■ SHORT PROBLEM:
Make an exact copy of the lines below.

■ COLLECTED DATA:
----------------------------------------

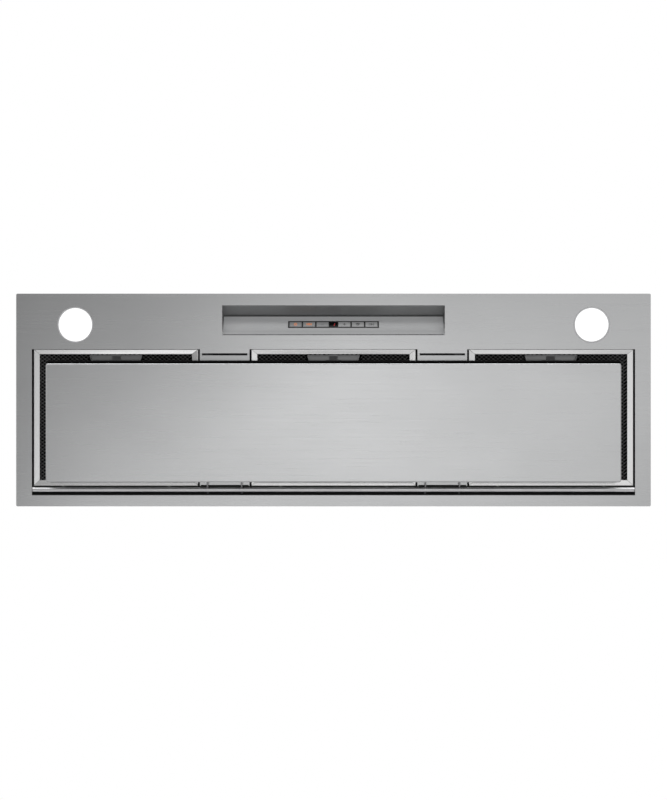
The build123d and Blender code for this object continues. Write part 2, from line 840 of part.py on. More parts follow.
def control_key(x):
    """Key cap with a bevelled top edge, a retaining rim and a stem towards its switch."""
    rim_top = carrier_back - key_seat_gap
    cap = span_box((x - key_width / 2, x + key_width / 2), (-key_depth / 2, key_depth / 2),
                   (rim_top, carrier_top + key_proud))
    cap = chamfer(cap.faces().sort_by(Axis.Z)[-1].edges(), key_chamfer)
    rim = Box(key_width + 2 * key_rim, key_depth + 2 * key_rim, key_rim_sheet)
    rim = Pos(x, 0, rim_top - key_rim_sheet / 2) * rim
    stem_top = rim_top - key_rim_sheet
    stem = Pos(x, 0, stem_top - key_stem_length / 2) * Box(key_stem, key_stem, key_stem_length)
    return slope_plane.location * (cap + rim + stem)


def display_window():
    """Dark window of the single-figure display, held behind the carrier's front."""
    pane = span_box((-display_width / 2, display_width / 2), (-key_depth / 2, key_depth / 2),
                    (carrier_back, carrier_top))
    rim = Box(display_width, key_depth + 2 * key_rim, key_rim_sheet)
    return slope_plane.location * (pane + Pos(0, 0, carrier_back - key_rim_sheet / 2) * rim)


def key_board():
    """Switch board against the carrier's skirt, one switch under each key."""
    top = carrier_back - carrier_depth
    board = Pos(0, 0, top - board_sheet / 2) * Box(strip_length - 2 * board_inset,
                                                   strip_width - 2 * board_inset, board_sheet)
    for x in key_steps:
        board += Pos(x, 0, top + switch_height / 2) * Box(switch_side, switch_side, switch_height)
    return slope_plane.location * board


# ---------------------------------------------------------------- casing
def wrap_section(grow):
    """Side outline of the casing with rounded upper folds, drawn in by a negative growth."""
    half = casing_half_depth + grow
    top = casing_top + grow
    section = outline((-half, fascia_top), (half, fascia_top), (half, top), (-half, top))
    return fillet(section.vertices().group_by(Axis.Y)[-1], casing_bend + grow)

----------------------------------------

■ SOLVED PROBLEM:
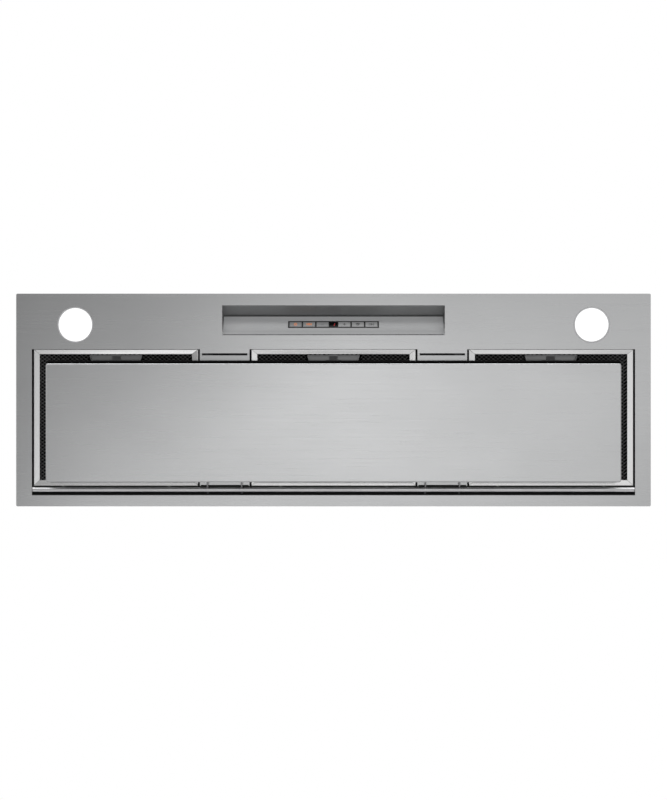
The build123d and Blender code for this object continues. Write part 2, from line 840 of part.py on. More parts follow.
def control_key(x):
    """Key cap with a bevelled top edge, a retaining rim and a stem towards its switch."""
    rim_top = carrier_back - key_seat_gap
    cap = span_box((x - key_width / 2, x + key_width / 2), (-key_depth / 2, key_depth / 2),
                   (rim_top, carrier_top + key_proud))
    cap = chamfer(cap.faces().sort_by(Axis.Z)[-1].edges(), key_chamfer)
    rim = Box(key_width + 2 * key_rim, key_depth + 2 * key_rim, key_rim_sheet)
    rim = Pos(x, 0, rim_top - key_rim_sheet / 2) * rim
    stem_top = rim_top - key_rim_sheet
    stem = Pos(x, 0, stem_top - key_stem_length / 2) * Box(key_stem, key_stem, key_stem_length)
    return slope_plane.location * (cap + rim + stem)


def display_window():
    """Dark window of the single-figure display, held behind the carrier's front."""
    pane = span_box((-display_width / 2, display_width / 2), (-key_depth / 2, key_depth / 2),
                    (carrier_back, carrier_top))
    rim = Box(display_width, key_depth + 2 * key_rim, key_rim_sheet)
    return slope_plane.location * (pane + Pos(0, 0, carrier_back - key_rim_sheet / 2) * rim)


def key_board():
    """Switch board against the carrier's skirt, one switch under each key."""
    top = carrier_back - carrier_depth
    board = Pos(0, 0, top - board_sheet / 2) * Box(strip_length - 2 * board_inset,
                                                   strip_width - 2 * board_inset, board_sheet)
    for x in key_steps:
        board += Pos(x, 0, top + switch_height / 2) * Box(switch_side, switch_side, switch_height)
    return slope_plane.location * board


# ---------------------------------------------------------------- casing
def wrap_section(grow):
    """Side outline of the casing with rounded upper folds, drawn in by a negative growth."""
    half = casing_half_depth + grow
    top = casing_top + grow
    section = outline((-half, fascia_top), (half, fascia_top), (half, top), (-half, top))
    return fillet(section.vertices().group_by(Axis.Y)[-1], casing_bend + grow)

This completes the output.